For Christ, Spiritual Death Was More Real Than Physical Death. Hence the Latter He Called Sleep
And so am I gradually led to the conviction that this was not what Jesus meant by death at all. In the habitual thought of that supreme intelligence, death was something darker and more terrible. It was not death to Him when the silver cord was loosed, nor when the pitcher was broken at the fountain. It was not death to Him when the strong men bowed themselves, and when the daughters of music were brought low. All that was life, though it was life asleep, in the mighty arms of the eternal God, and death was something more terrible than that. The maiden is not dead, but sleepeth; but–this my son was dead and is alive again. The maiden is not dead, but sleepeth; but–let the dead bury their dead. The maiden is not dead, but sleepeth; but–he who believeth upon Me, though he were dead, yet shall he live. Christ did not find the dead in Jairus’ house, nor in any sepulchre among the Galilean hills. He saw the dead where men and women were–in the synagogue and in the market and the home.

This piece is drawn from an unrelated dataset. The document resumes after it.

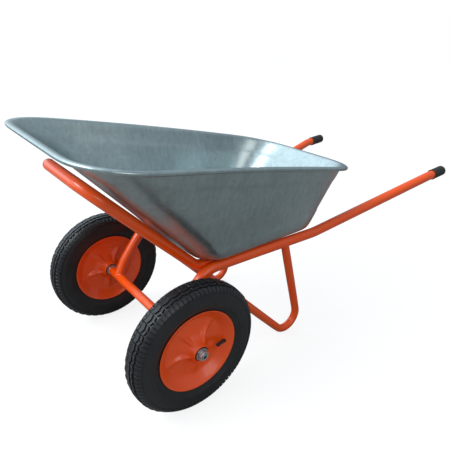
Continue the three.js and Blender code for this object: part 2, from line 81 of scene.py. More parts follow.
def powder_coat():
    """Polyester powder coat, baked on: a deep glossy orange with a fine orange-peel surface."""
    material, tree, shader, place = new_material("powder_coat", Metallic=0.0, Coat_Weight=0.35,
                                                 Coat_Roughness=0.14)
    patches = add(tree, "ShaderNodeTexNoise", {"Vector": place, "Scale": 9.0, "Detail": 3.0})
    tint = add(tree, "ShaderNodeValToRGB", {"Fac": patches.outputs["Fac"]})
    tint.color_ramp.elements[0].color = linear("#f64f02")
    tint.color_ramp.elements[1].color = linear("#ff5a05")
    peel = add(tree, "ShaderNodeTexNoise", {"Vector": place, "Scale": 420.0, "Detail": 1.0})
    gloss = add(tree, "ShaderNodeMapRange", {"Value": patches.outputs["Fac"], "To Min": 0.26, "To Max": 0.38})
    bump = add(tree, "ShaderNodeBump", {"Height": peel.outputs["Fac"], "Strength": 0.12, "Distance": 0.0006})
    tree.links.new(tint.outputs["Color"], shader.inputs["Base Color"])
    tree.links.new(gloss.outputs["Result"], shader.inputs["Roughness"])
    tree.links.new(bump.outputs["Normal"], shader.inputs["Normal"])
    return material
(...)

And so Christ does not find the dead where the flowers are withering on the grave, but here where men are, and where women are, who have a name to live and yet are dead. If half the anguish of the open grave were felt for those who are living useless lives, if half the tears that fall upon the coffin fell upon hearts that are frivolous or obdurate, not only would we be nearer Christ in His deepest thought about humanity, but we should know more than we have ever known of the joy that cometh in the morning. For love and faith and prayer are powerless to bring again the dear one who is lost. No lifting heavenward of anguished hands will give us back again the one we loved. But “this my son was dead and is alive again”–and there are music and dancing in the home tonight, and there is joy in heaven, where the Father dwelleth, over one sinner that repenteth.